- _Task description_: Tally the lines that hold the string "parts", and reply with the count alone.

- _Collected data_:
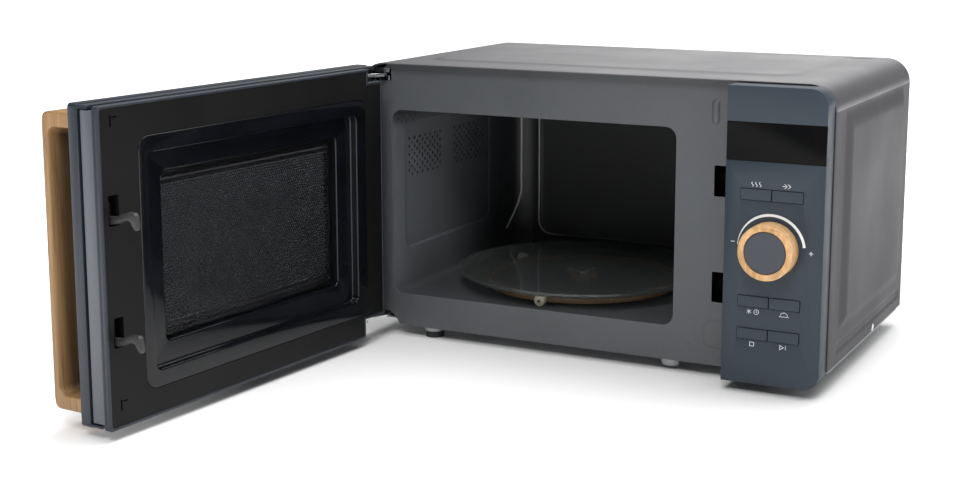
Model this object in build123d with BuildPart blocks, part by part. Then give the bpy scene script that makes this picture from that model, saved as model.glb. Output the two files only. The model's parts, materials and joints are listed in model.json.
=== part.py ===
"""Countertop microwave oven, 440 mm wide, door open.

Frame: +X to the right seen from the front, +Y to the back, +Z up.
Origin: on the floor, at the centre of the four rubber feet.
Rest pose: the door stands open by door_open degrees.
"""
from build123d import *
import math
import os

os.makedirs("parts", exist_ok=True)

# ---------------------------------------------------------------- dimensions
# cabinet
cab_half_w = 220.0          # half width of the cabinet
cab_front = -130.0          # front edge of the wrapper
cab_rear = 130.0            # rear edge of the wrapper
cab_top = 255.5             # top of the wrapper
cab_side_bottom = 20.0      # lower edge of the wrapper's sides
cab_bend_r = 22.0           # bend between top and side
sheet_t = 1.2               # sheet thickness used throughout
side_rise = 4.0             # how far the side panels are pressed outward
side_foot = (-99.0, 106.0, 48.5, 231.0)        # foot of the raised panel: y0, y1, z0, z1
side_crown = (-86.0, 93.0, 60.0, 216.0)        # its flat
top_rise = 1.5              # how far the top panel is pressed upward
top_foot = (-181.0, 178.0, -90.0, 100.0)       # foot of the raised panel: x0, x1, y0, y1
top_crown = (-170.0, 167.0, -79.0, 89.0)       # its flat
groove_y, groove_z = (-105.0, 116.0), (28.5, 38.5)   # pressed groove low on each side
groove_d = 1.2

# front plate and cavity
plate_front = -120.0
plate_bottom = 10.5
plate_left = -218.5
plate_right = 152.0
cav_x0, cav_x1 = -193.8, 82.2
cav_z0, cav_z1 = 38.0, 212.3
lip_z0 = 40.9
cav_corner_r = 10.0
cav_back = 126.0
cav_back_r = 30.0
latch_slot_x0, latch_slot_x1 = 116.5, 131.0
latch_slots_z = ((156.4, 182.5), (65.8, 91.9))
hinge_hole = (-210.9, -194.3, 238.6, 250.0)

# base and feet
base_z = 16.0
foot_x, foot_y = 158.0, 105.5
foot_r = 8.6
foot_h = 5.0
dome_r_top, dome_r_bottom = 12.6, 10.0

# control panel
pan_front = -151.0
pan_x0, pan_x1 = 136.7, 218.0
pan_z0, pan_z1 = 8.9, 253.8
pan_corner_r = 14.0
pan_wall = 2.4
disp_z0, disp_z1 = 193.2, 225.0
dial_x, dial_z = 176.8, 123.0
knob_r, knob_cap_r = 22.8, 17.4
knob_front = -171.0
btn_w, btn_h, btn_gap = 25.2, 8.8, 0.5
btn_cx = (162.6, 188.8)
btn_rows = (166.4, 78.0, 50.8)
btn_travel = 1.0
btn_names = (("button_power", "button_express"),
             ("button_defrost_clock", "button_auto_cook"),
             ("button_stop", "button_start"))

# door
door_open = 95.0
hinge_x, hinge_y = -212.0, -142.0
door_x0, door_x1 = -219.5, 135.2
door_z0, door_z1 = 8.9, 253.8
door_front, door_rear = -151.0, -121.0
win_x0, win_x1, win_z0, win_z1 = -147.0, 60.0, 70.0, 189.0
ring_x0, ring_x1, ring_z0, ring_z1 = -189.0, 95.5, 30.5, 227.0
pin_r, pin_clear = 2.5, 0.06
arm_t = 3.0
arm_z_up, arm_z_low = 243.0, 17.5
hook_z = (166.0, 74.0)
hook_x0, hook_x1 = 120.0, 124.0

# handle
han_x0, han_x1 = 94.0, 132.0
han_z0, han_z1 = 17.5, 246.0
han_depth = 33.0

# turntable
tt_x, tt_y = -56.0, 3.5
tray_r = 120.0
roller_ring_r = 92.0
roller_r = 4.9
roller_path_r = 99.0
roller_start = -89.0

# fan, rear right
fan_x, fan_z, fan_r = 158.0, 178.0, 40.0
fan_y = 92.0

# ---------------------------------------------------------------- helpers
_a = math.radians(-door_open)
_c, _s = math.cos(_a), math.sin(_a)


def turned(x, y):
    """Point of the shut door, turned about the hinge line to the open door."""
    return (hinge_x + _c * (x - hinge_x) - _s * (y - hinge_y),
            hinge_y + _s * (x - hinge_x) + _c * (y - hinge_y))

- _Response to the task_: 2